» **Job**: For the material that follows, return exactly the lines from the one with "form_onward(stub_end, [[exit_bend_r, exit_turn, exit_side]]);" through the one with "for node in", both ends included.

— begin Recorded data —

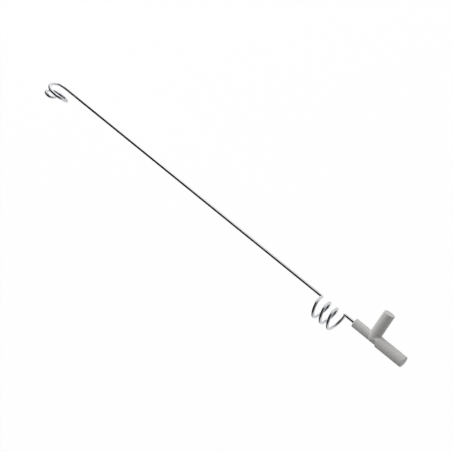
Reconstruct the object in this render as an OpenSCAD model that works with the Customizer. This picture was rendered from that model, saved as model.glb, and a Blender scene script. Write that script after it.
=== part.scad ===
// Spring cord guide: one formed steel wire in a moulded tee plug.
// The origin is the centre of the long plug's free end. +X runs along the wire to the eye,
// the branch plug points to -Y, and +Z is up with the guide laid flat.

/* [Wire] */
// Diameter of the spring steel wire
wire_d = 3; // [2:0.1:4]
// Centreline radius of the tight bend between rod and coil
bend_r = 2.3; // [2.2:0.1:4]
// Length of straight wire that shows between the tee and its bend
stub_len = 10.7; // [4:0.1:30]
// Length of the straight rod between the coil's bend and the eye
rod_len = 345; // [150:1:500]

/* [Spring coil] */
// Mean diameter of the coil, wire centre to wire centre
coil_mean_d = 21.3; // [14:0.1:40]
// Distance from one turn to the next
coil_pitch = 9.8; // [7:0.1:20]
// Number of turns
coil_turns = 3; // [1:1:6]
// Share of the pitch that each upper half turn takes
upper_share = 0.58; // [0.4:0.01:0.6]

/* [Pigtail eye] */
// Mean diameter of the eye, wire centre to wire centre
eye_mean_d = 22.8; // [16:0.1:40]
// Sideways distance from one pass of the eye to the next
eye_pitch = 8.7; // [6:0.1:16]
// Mean diameter of the end curl that keeps the cord in the eye
curl_mean_d = 10.7; // [6:0.1:12]
// Length of straight wire left at the free end
tip_len = 1; // [0.9:0.1:4]
// Edge radius of the free end
tip_edge_r = 0.5; // [0.2:0.1:0.8]

/* [Tee plug] */
// Diameter of the two plugs
plug_d = 12.6; // [11:0.1:18]
// Length of the long plug, from its free end to its shoulder
plug_len = 34.1; // [20:0.1:60]
// Length of the branch plug, from the tee's axis to its free end
branch_len = 30.9; // [16:0.1:60]
// Gap that a socket's rim keeps from the other plug
seat_gap = 0.1; // [0.1:0.1:2]
// How far the hub between the plugs lies inside their diameter
hub_inset = 0.2; // [0.2:0.1:1]
// Diameter of the sleeve that grips the wire
sleeve_d = 10; // [8:0.1:10.8]
// Length of the sleeve, from the shoulder to its end face
sleeve_len = 31.9; // [24:0.1:60]
// Edge radius of the plugs' free ends
plug_edge_r = 0.4; // [0.2:0.1:1.5]
// Edge radius of the sleeve's end
sleeve_edge_r = 0.8; // [0.2:0.1:2]
// Radius that rounds the branch off on the far side of the tee
root_r = 4.7; // [3:0.1:6]

/* [Press fit] */
// Depth of the blind hole that the wire is pressed into
tang_depth = 27; // [12:1:30]
// Interference between the wire and its hole, on the radius
interference = 0.02; // [0.01:0.01:0.05]
// Chamfer on the pressed end of the wire
tang_chamfer = 0.4; // [0.2:0.1:0.8]

/* [Hidden] */
$fn = 32;

UP = [0, 0, 1];
TIPWARD = [1, 0, 0];
PLASTIC = [0.62, 0.61, 0.59];
CHROME = [0.78, 0.79, 0.81];

wire_r = wire_d / 2;
plug_r = plug_d / 2;
sleeve_r = sleeve_d / 2;
hub_r = plug_r - hub_inset;
seat = plug_r + seat_gap;
branch_x = plug_len + seat;
sleeve_end_x = plug_len + sleeve_len;
stub_end = [sleeve_end_x + stub_len, 0, 0];

function unit(v) = v / norm(v);

// The coil's turns are half circles: a lower one from each crown to its foot, and an upper one
// from the foot to the next crown
lower_step = [(1 - upper_share) * coil_pitch, coil_mean_d, 0];
upper_step = [upper_share * coil_pitch, -coil_mean_d, 0];
lower_r = norm(lower_step) / 2;
upper_r = norm(upper_step) / 2;

// The crowns lie one bend radius above the axis of sleeve and rod, so a quarter bend brings the
// wire down onto it. At the tee the wire joins the first half turn exit_angle past its crown,
// where a bend with the same reach does so too.
exit_angle = 2 * atan(bend_r / lower_r);
exit_heading = unit(lower_step) * sin(exit_angle) - UP * cos(exit_angle);
exit_side = unit(exit_heading - exit_heading.x * TIPWARD);
exit_turn = acos(exit_heading.x);
exit_bend_r = bend_r / tan(exit_turn / 2);
first_crown_x = stub_end.x + exit_bend_r * sin(exit_turn) - lower_step.x / 2 * (1 - cos(exit_angle));

// From the rod back to the shank, so that the one odd angle comes last
coil_bends = [
    [bend_r, 90, UP],
    for (k = [coil_turns : -1 : 1])
        each [[upper_r, 180, -unit(upper_step)], [lower_r, k > 1 ? 180 : 180 - exit_angle, -unit(lower_step)]]
];

rod_start = [first_crown_x + coil_turns * coil_pitch + bend_r, 0, 0];
rod_end = rod_start + TIPWARD * rod_len;

// The eye's passes go round over the tip and back under it, and each moves on by eye_pitch
eye_rise = [0, eye_pitch / 2, eye_mean_d];
eye_fall = [0, eye_pitch / 2, -eye_mean_d];
eye_r = norm(eye_rise) / 2;

eye_bends = [
    [eye_r, 180, unit(eye_rise)],
    [eye_r, 180, unit(eye_fall)],
    [eye_r, 90, unit(eye_rise)],
    [curl_mean_d / 2, 180, -TIPWARD]
];

function angle_about(axis, from, to) = atan2(cross(from, to) * axis, from * to);

// Forms round wire one bend after another, as a wire former does. A bend is its centreline
// radius, its angle and the side that its centre lies on. The wire starts at the origin along
// +Y, which stands for heading, and its children go on its end.
module form_wire(bends, heading, side, i = 0) {
    if (i < len(bends)) {
        radius = bends[i][0];
        angle = bends[i][1];
        centre = bends[i][2];
        rotate([0, angle_about(heading, side, centre), 0])
            translate([-radius, 0, 0]) {
                rotate_extrude(angle = angle)
                    translate([radius, 0])
                        circle(r = wire_r);
                rotate([0, 0, angle])
                    translate([radius, 0, 0])
                        form_wire(
                            bends,
                            heading * cos(angle) + centre * sin(angle),
                            centre * cos(angle) - heading * sin(angle),
                            i + 1
                        )
                            children();
            }
    } else {
        children();
    }
}

// Wire that starts at a point along +X, or back along -X
module form_onward(start, bends) {
    translate(start) rotate([90, 90, 0]) form_wire(bends, TIPWARD, UP) children();
}
module form_back(start, bends) {
    translate(start) rotate([-90, 90, 0]) form_wire(bends, -TIPWARD, UP);
}

// Turn the Z axis to +X, -X, +Y or -Y
module along_x() { rotate([0, 90, 0]) children(); }
module against_x() { rotate([0, -90, 0]) children(); }
module along_y() { rotate([-90, 0, 0]) children(); }
module against_y() { rotate([90, 0, 0]) children(); }

// A round bar along Z from the origin, with a rounded edge at its far end
module rounded_bar(radius, length, edge_r) {
    rotate_extrude() {
        square([radius - edge_r, length]);
        square([radius, length - edge_r]);
        intersection() {
            translate([radius - edge_r, length - edge_r]) circle(r = edge_r);
            square([radius, length]);
        }
    }
}

// The branch plug starts clear of the long plug's diameter, on a hub with a rounded root
module branch() {
    translate([branch_x, -seat, 0]) {
        against_y() rounded_bar(plug_r, branch_len - seat, plug_edge_r);
        along_y() rounded_bar(hub_r, seat + root_r, root_r);
    }
}

// On the branch's side the hub runs on to the long plug and mitres into the branch
module saddle() {
    intersection() {
        along_x() cylinder(r = hub_r, h = branch_x);
        translate([plug_len, -plug_d, -plug_d]) cube([branch_x - plug_len, plug_d, 2 * plug_d]);
    }
}

module tee_plug() {
    color(PLASTIC)
        difference() {
            union() {
                translate([plug_len, 0, 0]) against_x() rounded_bar(plug_r, plug_len, plug_edge_r);
                translate([plug_len, 0, 0]) along_x() rounded_bar(sleeve_r, sleeve_len, sleeve_edge_r);
                branch();
                saddle();
            }
            translate([sleeve_end_x - tang_depth, 0, 0])
                along_x() cylinder(r = wire_r - interference, h = tang_depth + 1);
        }
}

module wire_shank() {
    shank_start = sleeve_end_x - tang_depth;
    color(CHROME) {
        translate([shank_start, 0, 0]) along_x() {
            cylinder(r1 = wire_r - tang_chamfer, r2 = wire_r, h = tang_chamfer);
            translate([0, 0, tang_chamfer])
                cylinder(r = wire_r, h = stub_end.x - shank_start - tang_chamfer);
        }
        form_onward(stub_end, [[exit_bend_r, exit_turn, exit_side]]);
    }
}

module spring_coil() {
    color(CHROME) form_back(rod_start, coil_bends);
}

module wire_rod() {
    color(CHROME)
        translate(rod_start) along_x() cylinder(r = wire_r, h = rod_len);
}

module pigtail_eye() {
    color(CHROME)
        form_onward(rod_end, eye_bends)
            along_y() rounded_bar(wire_r, tip_len, tip_edge_r);
}

tee_plug();
wire_shank();
spring_coil();
wire_rod();
pigtail_eye();
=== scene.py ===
"""Spring wire cord guide: chromed wire with a coil and a pigtail eye, in a grey moulded tee."""

import math

import bpy
import numpy as np
from bpy.props import FloatProperty, FloatVectorProperty, IntProperty, PointerProperty
from bpy.types import Operator, Panel, PropertyGroup
from mathutils import Matrix, Vector
from mathutils.bvhtree import BVHTree


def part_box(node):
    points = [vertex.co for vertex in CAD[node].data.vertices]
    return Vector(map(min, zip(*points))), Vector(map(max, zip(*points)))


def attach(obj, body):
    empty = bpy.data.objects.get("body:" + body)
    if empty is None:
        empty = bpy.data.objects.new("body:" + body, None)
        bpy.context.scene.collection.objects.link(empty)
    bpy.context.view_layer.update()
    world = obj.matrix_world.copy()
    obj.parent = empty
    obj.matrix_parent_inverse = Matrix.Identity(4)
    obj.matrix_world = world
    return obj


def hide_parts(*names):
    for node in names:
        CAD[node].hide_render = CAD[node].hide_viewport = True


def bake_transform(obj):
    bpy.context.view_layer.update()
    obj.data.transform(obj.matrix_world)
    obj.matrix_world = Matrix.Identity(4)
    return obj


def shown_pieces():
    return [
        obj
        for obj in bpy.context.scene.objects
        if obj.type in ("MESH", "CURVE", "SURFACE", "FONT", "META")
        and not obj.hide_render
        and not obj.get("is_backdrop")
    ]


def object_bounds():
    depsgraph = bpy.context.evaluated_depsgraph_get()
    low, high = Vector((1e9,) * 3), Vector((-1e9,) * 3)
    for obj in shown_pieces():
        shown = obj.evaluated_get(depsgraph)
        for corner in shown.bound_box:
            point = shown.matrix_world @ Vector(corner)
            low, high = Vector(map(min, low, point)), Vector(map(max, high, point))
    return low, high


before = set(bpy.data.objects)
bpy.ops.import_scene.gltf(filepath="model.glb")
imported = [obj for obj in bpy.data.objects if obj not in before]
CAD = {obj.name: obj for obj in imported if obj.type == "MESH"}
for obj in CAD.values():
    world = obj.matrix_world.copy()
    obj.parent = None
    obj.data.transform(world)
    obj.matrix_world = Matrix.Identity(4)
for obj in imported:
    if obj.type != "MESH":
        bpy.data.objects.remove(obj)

bl_info = {
    "name": "Spring Cord Guide",
    "version": (1, 0, 0),
    "blender": (4, 5, 0),
    "location": "View3D > Sidebar > Cord Guide",
    "description": "Dresses the packed cord guide: moulded tee, chromed wire and sprung coil",
    "category": "Object",
}

CAD_BOX = [list(corner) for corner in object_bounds()]

# Places taken from the CAD model's own nodes, in metres
TEE_LOW, TEE_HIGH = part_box("tee_plug")
ROD_LOW, ROD_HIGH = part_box("wire_rod")
WIRE_R = (ROD_HIGH.z - ROD_LOW.z) / 2

# Places along the wire's axis for the image points, in metres: the branch, then three on the rod
BRANCH_X = 0.0405
ROD_NEAR_X = 0.1654
ROD_MIDDLE_X = 0.2867
ROD_FAR_X = 0.4074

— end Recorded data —

» **Right answer**:
        form_onward(stub_end, [[exit_bend_r, exit_turn, exit_side]]);
    }
}

module spring_coil() {
    color(CHROME) form_back(rod_start, coil_bends);
}

module wire_rod() {
    color(CHROME)
        translate(rod_start) along_x() cylinder(r = wire_r, h = rod_len);
}

module pigtail_eye() {
    color(CHROME)
        form_onward(rod_end, eye_bends)
            along_y() rounded_bar(wire_r, tip_len, tip_edge_r);
}

tee_plug();
wire_shank();
spring_coil();
wire_rod();
pigtail_eye();
=== scene.py ===
"""Spring wire cord guide: chromed wire with a coil and a pigtail eye, in a grey moulded tee."""

import math

import bpy
import numpy as np
from bpy.props import FloatProperty, FloatVectorProperty, IntProperty, PointerProperty
from bpy.types import Operator, Panel, PropertyGroup
from mathutils import Matrix, Vector
from mathutils.bvhtree import BVHTree


def part_box(node):
    points = [vertex.co for vertex in CAD[node].data.vertices]
    return Vector(map(min, zip(*points))), Vector(map(max, zip(*points)))


def attach(obj, body):
    empty = bpy.data.objects.get("body:" + body)
    if empty is None:
        empty = bpy.data.objects.new("body:" + body, None)
        bpy.context.scene.collection.objects.link(empty)
    bpy.context.view_layer.update()
    world = obj.matrix_world.copy()
    obj.parent = empty
    obj.matrix_parent_inverse = Matrix.Identity(4)
    obj.matrix_world = world
    return obj


def hide_parts(*names):
    for node in names:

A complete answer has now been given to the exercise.